Hervé Morin résumé finalement assez bien le débat et la position française.
Afin que l’Europe affirme enfin son existence haut et fort, ne serait-il pas bon qu’elle crie enfin son indépendance ?
L’Europe devrait répondre d’une seule voix à cette simple question : A-t-on besoin d’une défense antimissile sur le continent ? Cette question mérite véritablement d’être posée aux parlementaires de Strasbourg.
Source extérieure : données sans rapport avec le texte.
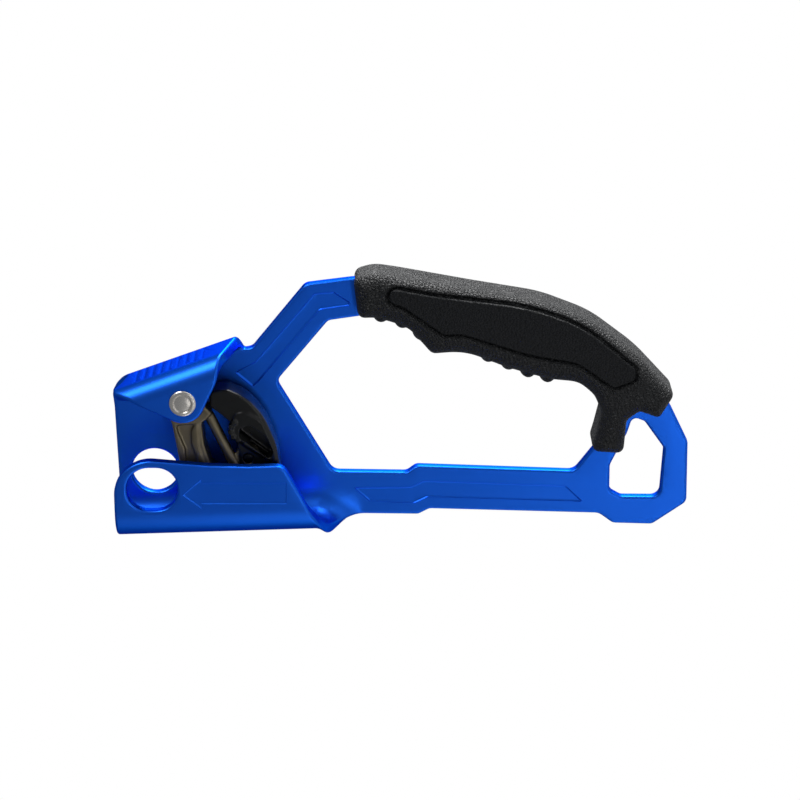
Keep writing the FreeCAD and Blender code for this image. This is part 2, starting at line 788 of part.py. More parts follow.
# catch_pin: steel pin pressed through the tongue, its ends flush with the catch.
catch_pin = turned(
    "catch_pin",
    "catch_pin",
    [
        (0.0, catch_front),
        (pin_radius - 0.3, catch_front),
        (pin_radius, catch_front + 0.3),
        (pin_radius, catch_back - 0.3),
        (pin_radius - 0.3, catch_back),
        (0.0, catch_back),
    ],
)


def torsion_spring(label, centre, wire, outside, start_y, turns, pitch, legs):
    """Coil about a line along Y with a straight leg at each end; legs are (length, length)."""
    helix = Part.makeHelix(pitch, pitch * turns, (outside - wire) / 2)
    first, last = helix.Edges[0], helix.Edges[-1]
    start = first.valueAt(first.FirstParameter)
    stop = last.valueAt(last.LastParameter)
    start_way = first.tangentAt(first.FirstParameter)
    stop_way = last.tangentAt(last.LastParameter)
    foot = start - start_way * legs[0]
    path = Part.Wire(
        [
            Part.LineSegment(foot, start).toShape(),
            *helix.Edges,
            Part.LineSegment(stop, stop + stop_way * legs[1]).toShape(),
        ]
    )
    section = Part.Wire(Part.makeCircle(wire / 2, foot, start_way))
    solid = path.makePipeShell([section], True, True)
    solid.rotate(Vector(0, 0, 0), Vector(1, 0, 0), -90)
    solid.translate(Vector(centre[0], start_y, centre[1]))
    spring = doc.addObject("Part::Feature", label)
    spring.Shape = solid
    spring.Label = label
    return spring


# cam_spring and catch_spring: spring steel torsion springs that close the cam and return the catch.
cam_spring = torsion_spring(
    "cam_spring",
    (size("axle_x"), size("axle_z")),
    size("cam_spring_wire"),
    size("cam_spring_diameter"),
    cam_back + side_gap + 0.6,
    2.25,
    1.15,
    (3.0, 3.0),
)
catch_spring = torsion_spring(
    "catch_spring",
    (size("catch_pin_x"), size("catch_pin_z")),
    size("catch_spring_wire"),
    size("catch_spring_diameter"),
    middle_y + tongue_half + 0.4,
    3.0,
    0.7,
    (0.4, 0.4),
)

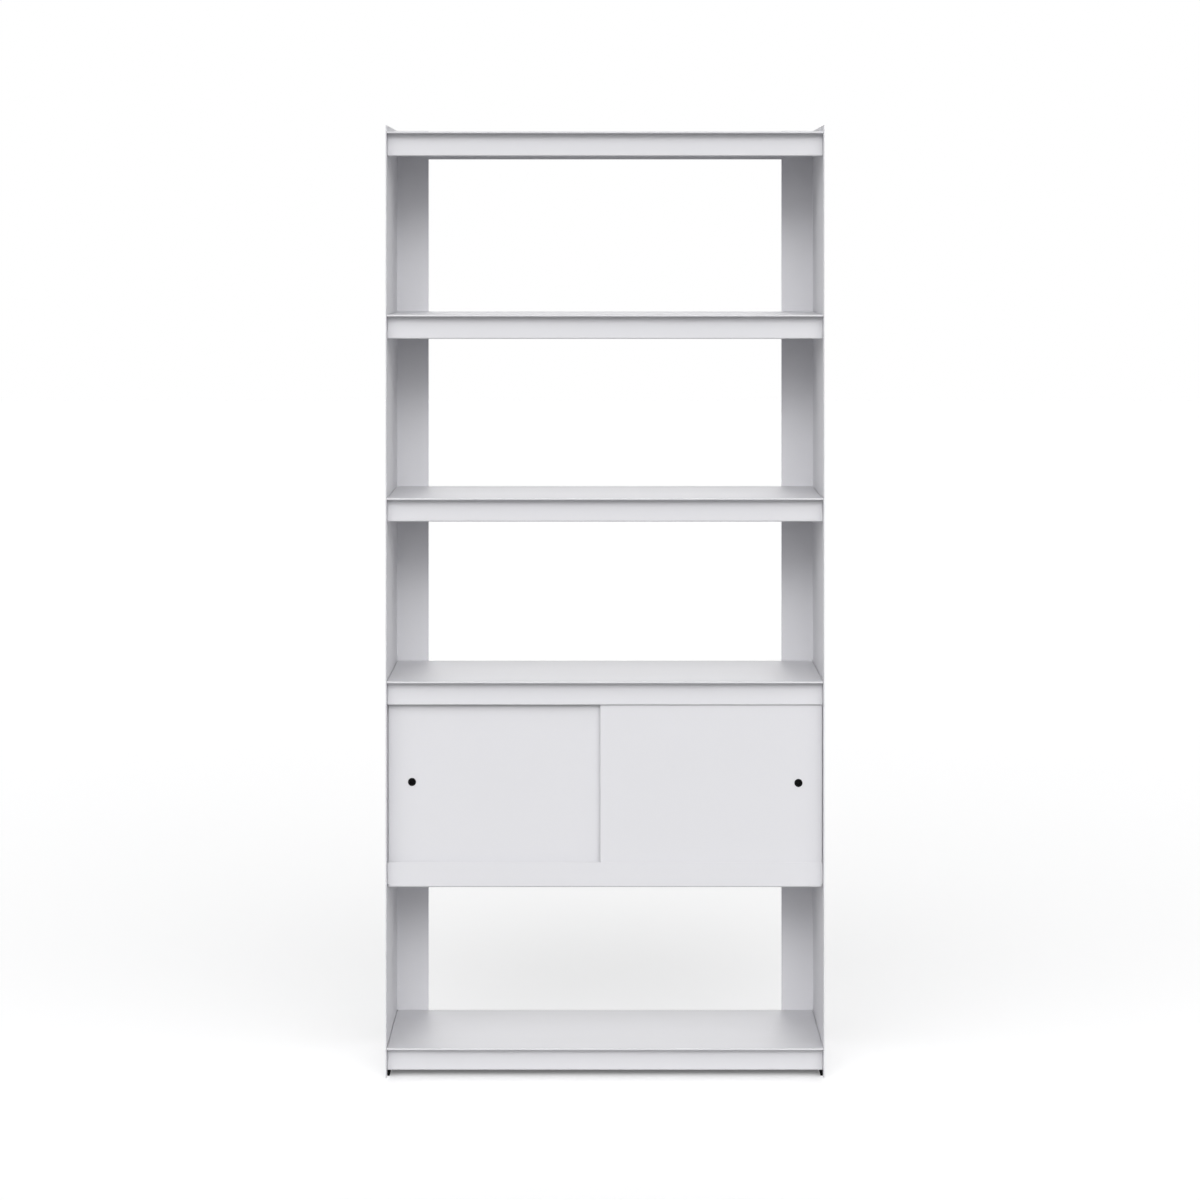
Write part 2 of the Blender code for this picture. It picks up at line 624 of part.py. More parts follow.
def glide_places():
    """Stem places of the four floor glides, with the side and the end that each is on."""
    front = LIP_FACE + LIP_RETURN / 2
    rear = REAR_LIP_FACE - LIP_RETURN / 2
    return [(side, end, side * GLIDE_STEM_X, front if end < 0 else rear)
            for side in (-1, 1) for end in (-1, 1)]


def glide_bores():
    """Holes for the glides' stems in the returns of the base shelf."""
    radius = GLIDE_STEM_RADIUS + BORE_CLEARANCE
    reach = 2 * (SHELF_SHEET + CUT_OVERRUN)
    return [((x, y, SHELF_SHEET / 2 - LIP_DROP), (0, 0, 1), radius, reach)
            for side, end, x, y in glide_places()]


def add_glides(material):
    """Narrow floor glides beside the panels' webs, each held by a stem in the base shelf."""
    outer = GLIDE_STEM_WEB_DISTANCE - GLIDE_WEB_GAP
    inner = outer - GLIDE_WIDTH
    stem = turned_mesh("glide_stem", peg_profile(GLIDE_STEM_RADIUS, GLIDE_STEM_HEAD_RADIUS,
                                                 GLIDE_STEM_HEAD_HEIGHT, SHELF_SHEET, GLIDE_TOP / 2),
                       BORE_STEPS)
    for side, end, x, y in glide_places():
        name = f"floor_glide_{'front' if end < 0 else 'rear'}_{'left' if side < 0 else 'right'}"
        curve = [(inner + GLIDE_EDGE_WIDTH * (1 - cos(radians(90 * step / EDGE_STEPS))),
                  GLIDE_EDGE_HEIGHT * (1 - sin(radians(90 * step / EDGE_STEPS))))
                 for step in range(EDGE_STEPS + 1)]
        outline = [(side * across, up - GLIDE_TOP)
                   for across, up in [(outer, 0), (outer, GLIDE_TOP), (inner, GLIDE_TOP), *curve]]
        mesh = extruded_mesh(name, outline, GLIDE_LENGTH / 2, axis="Y")
        inwards = -end * (GLIDE_LENGTH / 2 - GLIDE_STEM_END_DISTANCE)
        mesh.transform(Matrix.Translation((0, inwards, 0)))
        glide = add_object(name, mesh, material, (x, y, GLIDE_TOP))
        combine(glide, helper_object(name + "_stem", stem, parent=glide), "UNION")


def build():
    """Makes every piece of the bookcase."""
    clear_scene()
    materials = {
        "paint": finish_material("powder_coat", (0.76, 0.76, 0.78), 0.5, 0),
        "black": finish_material("black_plastic", (0.012, 0.012, 0.013), 0.45, 0),
        "track": finish_material("track_plastic", (0.72, 0.72, 0.74), 0.4, 0),
        "screw": finish_material("zinc_plated_steel", (0.62, 0.62, 0.63), 0.35, 1),
    }
    for side in (-1, 1):
        side_panel(side, materials["paint"])
    for name in SHELF_NAMES:
        if name != "cabinet_floor_tray":
            add_shelf(name, materials["paint"])
    add_floor_tray(materials["paint"])
    add_back_panel(materials["paint"])
    add_tracks(materials["track"])
    for side in (-1, 1):
        add_door(side, materials)
    add_screws(materials["screw"])
    add_glides(materials["black"])


build()
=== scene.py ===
# %% [markdown]
# # A sheet-steel bookcase with a sliding-door cabinet
#
# The real object is a set of folded, powder-coated steel sheets that are screwed together: two side
# panels, five shelves, a tray that is the cabinet's floor, a back sheet and two sliding doors. A box
# with a bevel would give the outline, but not the hems, fold radii and relief cuts that light catches.
# So this lesson works as a sheet metal shop does. Each sheet starts as a flat blank with its holes
# punched, is folded by a formula, and gets its wall and its softened cut edges last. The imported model
# gives every place, so that nothing is fitted by eye.

import json
from math import cos, pi, radians, sin

import bmesh
import bpy
import numpy as np
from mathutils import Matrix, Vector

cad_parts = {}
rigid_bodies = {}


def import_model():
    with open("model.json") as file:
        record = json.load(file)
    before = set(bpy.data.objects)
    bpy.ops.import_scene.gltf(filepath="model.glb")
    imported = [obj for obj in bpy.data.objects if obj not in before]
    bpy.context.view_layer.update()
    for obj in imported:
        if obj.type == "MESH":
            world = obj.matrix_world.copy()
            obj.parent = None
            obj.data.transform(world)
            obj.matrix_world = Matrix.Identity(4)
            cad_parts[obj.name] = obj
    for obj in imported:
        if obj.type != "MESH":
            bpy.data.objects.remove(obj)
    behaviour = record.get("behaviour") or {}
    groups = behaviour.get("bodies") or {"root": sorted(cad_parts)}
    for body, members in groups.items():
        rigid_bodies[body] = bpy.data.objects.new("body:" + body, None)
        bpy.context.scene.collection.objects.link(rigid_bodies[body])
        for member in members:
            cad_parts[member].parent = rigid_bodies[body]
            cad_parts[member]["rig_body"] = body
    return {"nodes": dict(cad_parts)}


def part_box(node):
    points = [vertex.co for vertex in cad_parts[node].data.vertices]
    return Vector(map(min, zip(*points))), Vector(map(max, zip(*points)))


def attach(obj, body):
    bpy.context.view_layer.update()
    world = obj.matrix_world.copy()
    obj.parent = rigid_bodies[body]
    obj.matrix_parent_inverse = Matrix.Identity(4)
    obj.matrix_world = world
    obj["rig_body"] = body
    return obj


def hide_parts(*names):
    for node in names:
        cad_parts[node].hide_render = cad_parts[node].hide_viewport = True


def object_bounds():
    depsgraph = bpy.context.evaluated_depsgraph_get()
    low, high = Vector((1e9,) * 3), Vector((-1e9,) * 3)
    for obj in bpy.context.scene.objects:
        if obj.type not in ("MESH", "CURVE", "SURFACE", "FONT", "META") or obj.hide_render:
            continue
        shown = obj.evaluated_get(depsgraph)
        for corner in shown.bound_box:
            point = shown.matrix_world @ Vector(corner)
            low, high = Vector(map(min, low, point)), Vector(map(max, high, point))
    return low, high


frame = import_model()
cad_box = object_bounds()

# %% [markdown]
# ## Camera
#
# The photograph has upright lines that stay upright, as a shift lens gives. The camera therefore looks
# level at eye height, and its lens is shifted down until the bookcase is in the frame. A tilted camera
# would make the side panels lean.

# %% Camera
LENS = 100.0
SENSOR = 36.0
CAMERA_DISTANCE = 6.833
CAMERA_HEIGHT = 1.706
CAMERA_SHIFT = (-0.0042, -0.2946)
CAMERA_REACH = 200.0

camera_data = bpy.data.cameras.new("camera")
camera_data.lens = LENS
camera_data.sensor_width = SENSOR
camera_data.shift_x, camera_data.shift_y = CAMERA_SHIFT
camera_data.clip_end = CAMERA_REACH
camera = bpy.data.objects.new("camera", camera_data)
camera.location = (0, cad_box[0].y - CAMERA_DISTANCE, CAMERA_HEIGHT)
camera.rotation_euler = (pi / 2, 0, 0)
bpy.context.scene.collection.objects.link(camera)
bpy.context.scene.camera = camera
print(f"Camera {CAMERA_DISTANCE} m from the front, {CAMERA_HEIGHT} m above the floor")

# %% [markdown]
# ## Places from the frame
#
# Each piece takes its place from the node that it stands for. One helper reads an edge of a node's box,
# and another the middle between two edges.

# %% Read a node's edges
X, Y, Z = 0, 1, 2
LOW, HIGH = 0, 1
PLACE_DIGITS = 6


def edge(node, end, axis):
    """A node's lowest or highest place along an axis, to a micrometre."""
    return round(float(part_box(node)[end][axis]), PLACE_DIGITS)


def middle(node, axis):
    """Half way between a node's two edges along an axis."""
    return (edge(node, LOW, axis) + edge(node, HIGH, axis)) / 2


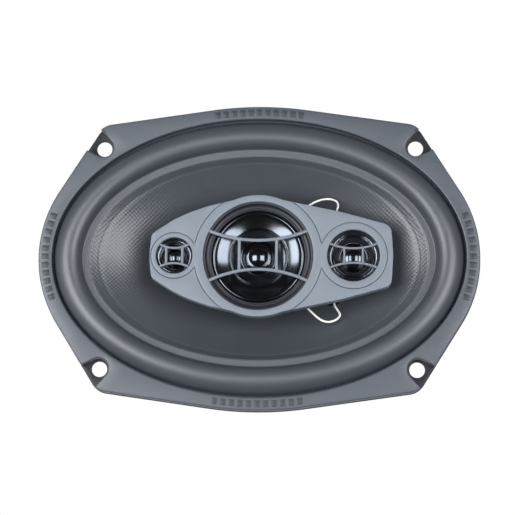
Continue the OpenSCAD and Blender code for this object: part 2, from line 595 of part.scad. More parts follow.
basket();
trim_ring();
top_plate();
magnet();
yoke();
plate_rivets();
stem();
stem_screw();
stem_washer();
pod_body();
pod_face();
pod_screws();
pod_lugs();
midrange_guard();
midrange_bezel();
midrange_pot();
midrange_magnet();
midrange_pole_plate();
tweeter_guard();
tweeter_horn();
tweeter_pot();
tweeter_magnet();
tweeter_pole_plate();
super_tweeter_guard();
super_tweeter_horn();
super_tweeter_pot();
super_tweeter_magnet();
midrange_capacitor();
tweeter_capacitor();
terminal_board();
positive_tab();
negative_tab();
terminal_rivets();
cone();
surround();
spider();
voice_coil_former();
voice_coil_winding();
dust_ring();
cone_eyelets();
coil_leads();
rear_tinsel_leads();
front_tinsel_leads();
midrange_diaphragm();
midrange_coil();
tweeter_dome();
tweeter_coil();
super_tweeter_dome();
super_tweeter_coil();
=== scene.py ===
"""Looks of an oval four-way coaxial car speaker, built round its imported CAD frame.

Every mesh is modelled in millimetres in the CAD's own frame and written to Blender in metres.
Each sub-assembly is a class that holds its sizes and makes its pieces; each finish is a material
made of shared node groups.
"""

import json
import logging
import math
from dataclasses import dataclass
from enum import Enum
from typing import Callable, Optional, Sequence

import bmesh
import bpy
from mathutils import Matrix, Vector
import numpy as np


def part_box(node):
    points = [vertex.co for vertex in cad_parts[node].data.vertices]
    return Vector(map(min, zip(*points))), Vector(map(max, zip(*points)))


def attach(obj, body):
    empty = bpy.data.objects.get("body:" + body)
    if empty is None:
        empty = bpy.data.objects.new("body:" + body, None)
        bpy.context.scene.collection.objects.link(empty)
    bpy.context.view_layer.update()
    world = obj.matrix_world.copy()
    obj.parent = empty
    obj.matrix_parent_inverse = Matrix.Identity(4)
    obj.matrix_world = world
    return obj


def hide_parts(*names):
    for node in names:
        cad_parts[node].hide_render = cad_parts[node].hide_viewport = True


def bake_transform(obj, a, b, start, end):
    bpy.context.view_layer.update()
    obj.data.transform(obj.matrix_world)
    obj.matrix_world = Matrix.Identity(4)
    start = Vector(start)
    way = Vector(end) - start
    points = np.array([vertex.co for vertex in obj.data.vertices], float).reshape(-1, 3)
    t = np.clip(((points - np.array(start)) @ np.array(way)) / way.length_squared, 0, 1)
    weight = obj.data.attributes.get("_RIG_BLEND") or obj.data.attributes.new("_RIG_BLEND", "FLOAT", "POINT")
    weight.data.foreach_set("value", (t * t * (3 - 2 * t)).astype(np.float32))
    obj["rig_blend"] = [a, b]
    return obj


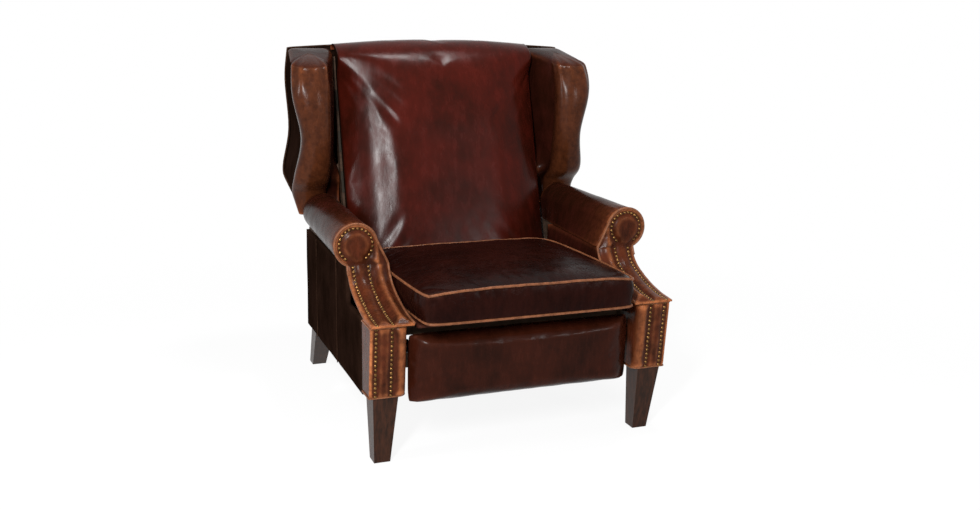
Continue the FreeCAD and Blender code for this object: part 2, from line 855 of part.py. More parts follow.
def pivot_pins(at):
    """Every pivot's pin on both sides, listed by the body that holds it."""
    thick = size("plate_thick")
    clear = size("pin_end_gap")
    base_out = at["base_layer"] + thick
    swing = at["swing_layer"]
    seat = at["seat_layer"]
    rear = at["rear_link_layer"]
    front = at["front_link_layer"]
    bracket = at["bracket_layer"]
    pins = {
        "base": [
            pin_shape(at[name], base_out, swing - clear, "inner") for name in ("back_pivot", "hanger_pivot")
        ],
        "seat": [
            hole(at[name], size("pin_radius"), seat, swing + thick + clear - seat)
            for name in ("seat_rear_pivot", "seat_front_pivot")
        ] + [pin_shape(at["link_pivot"], seat + thick, rear - clear, "inner")],
        "knee": [pin_shape(at["knee"], rear + thick, front - clear, "inner")],
        "toe": [pin_shape(at["toe"], bracket, front + thick + clear, "outer")],
    }
    return {word: [loose(word + "_pin", one) for pin in group for one in (pin, mirrored(pin))]
            for word, group in pins.items()}


# Seat

def seat_screw(name, side, place):
    """A screw through the seat plate into the side rail, from its inner end."""
    return rod(name, side, "seat_rail_outer + plate_thick - screw_length", str(place), "seat_bar_z",
               "screw_radius", "screw_length")


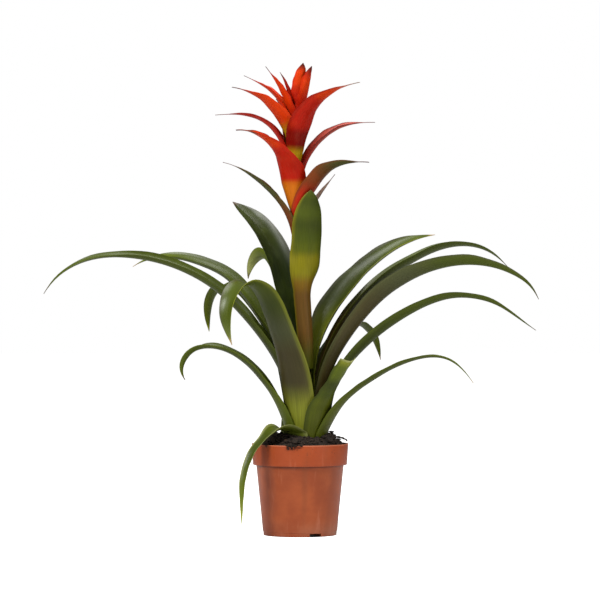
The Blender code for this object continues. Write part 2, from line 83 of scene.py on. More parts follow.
def pulled_up_rings(name, sides, rings):
    """A disc drawn out ring by ring. A ring is (centre x, height, radius)."""
    deselect_all()
    centre, height, radius = rings[0]
    bpy.ops.mesh.primitive_circle_add(
        vertices=sides, radius=radius, fill_type="NGON", location=(centre, 0, height)
    )
    piece = bpy.context.object
    piece.name = name
    place_in_mesh(piece)
    bpy.ops.object.mode_set(mode="EDIT")
    bpy.ops.mesh.select_all(action="SELECT")
    for next_centre, next_height, next_radius in rings[1:]:
        move = (next_centre - centre, 0, next_height - height)
        bpy.ops.mesh.extrude_region_move(TRANSFORM_OT_translate={"value": move})
        grow = next_radius / radius
        bpy.ops.transform.resize(
            value=(grow, grow, 1), center_override=(next_centre, 0, next_height)
        )
        centre, height, radius = next_centre, next_height, next_radius
    bpy.ops.mesh.select_all(action="SELECT")
    bpy.ops.mesh.normals_make_consistent(inside=False)
    bpy.ops.object.mode_set(mode="OBJECT")
    return piece


pot = pulled_up_rings("nursery_pot", 144, [
    (0, 0, POT_FOOT),
    (0, FOOT_BAND, POT_FOOT + 0.0004),
    (0, FOOT_BAND + 0.0004, POT_FOOT + 0.0009),
    (0, POT_RIM_FOOT, BODY_TOP_RADIUS),
    (0, POT_RIM_FOOT, RIM_FOOT_RADIUS),
    (0, POT_RIM_FOOT + 0.0035, RIM_FOOT_RADIUS + 0.0001),
    (0, POT_TOP, RIM_RADIUS),
    (0, POT_TOP, RIM_RADIUS - POT_WALL),
    (0, POT_RIM_FOOT + POT_WALL, RIM_FOOT_RADIUS - POT_WALL),
    (0, POT_RIM_FOOT + POT_WALL, BODY_TOP_RADIUS - POT_WALL),
    (0, 0.0060, POT_FOOT - POT_WALL),
])
edge = pot.modifiers.new("Moulded edges", "BEVEL")
edge.width = 0.0005
edge.segments = 3
edge.limit_method = "ANGLE"
edge.angle_limit = math.radians(35)
edge.use_clamp_overlap = True
apply_modifiers(pot)
for turn in map(math.radians, CHANNEL_HEADINGS):
    along_channel = Vector((math.cos(turn), math.sin(turn), 0))
    deselect_all()
    bpy.ops.mesh.primitive_cube_add(size=1, location=along_channel * 0.034, rotation=(0, 0, turn))
    channel = bpy.context.object
    channel.scale = CHANNEL_SIDES
    place_in_mesh(channel)
    bpy.ops.mesh.primitive_cylinder_add(
        vertices=24, radius=0.003, depth=0.030, location=along_channel * 0.031
    )
    drain = bpy.context.object
    place_in_mesh(drain)
    for cutter in (channel, drain):
        cut = pot.modifiers.new("Drain", "BOOLEAN")
        cut.object = cutter
        cut.solver = "EXACT"
        apply_modifiers(pot)
        bpy.data.objects.remove(cutter, do_unlink=True)
take_up(pot)
bpy.ops.object.shade_smooth_by_angle(angle=math.radians(32))


class Value:
    """A number socket of a material, on which plain Python arithmetic builds Math nodes."""

    def __init__(self, finish, socket):
        self.finish = finish
        self.socket = socket

    def maths(self, operation, first, second=0.0):
        return self.finish.node("ShaderNodeMath", {"operation": operation}, {0: first, 1: second})

    def __add__(self, other):
        return self.maths("ADD", self, other)

    __radd__ = __add__

    def __sub__(self, other):
        return self.maths("SUBTRACT", self, other)

    def __rsub__(self, other):
        return self.maths("SUBTRACT", other, self)

    def __mul__(self, other):
        return self.maths("MULTIPLY", self, other)

    __rmul__ = __mul__

    def between(self, low, high):
        """0 below low and 1 above high, with a smooth rise. It falls instead where low is over high."""
        settings = {"interpolation_type": "SMOOTHSTEP"}
        ends = {"Value": self, "From Min": min(low, high), "From Max": max(low, high)}
        ends["To Min"], ends["To Max"] = (0.0, 1.0) if low < high else (1.0, 0.0)
        return self.finish.node("ShaderNodeMapRange", settings, ends)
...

Une réponse négative semble être la meilleure option. L’Europe bénéficie déjà d’une protection active par la dissuasion nucléaire française et anglaise. Pourquoi alors rajouter une défense passive ? La seule réponse semble être purement américaine, à cause des « menaces » qui pèsent sur le vieux continent. Mais vu la portée des missiles balistiques Iraniens, le lancement d’un missile Shahab-3 sur la botte sud de l’Italie est-il vraiment une menace ? A part faire vivre des peuples dans la peur constante, afin qu’une classe politique puisse mieux faire accepter ses décisions, un système antimissile en Europe n’a aucun sens. Il est temps pour l’Europe de le faire savoir.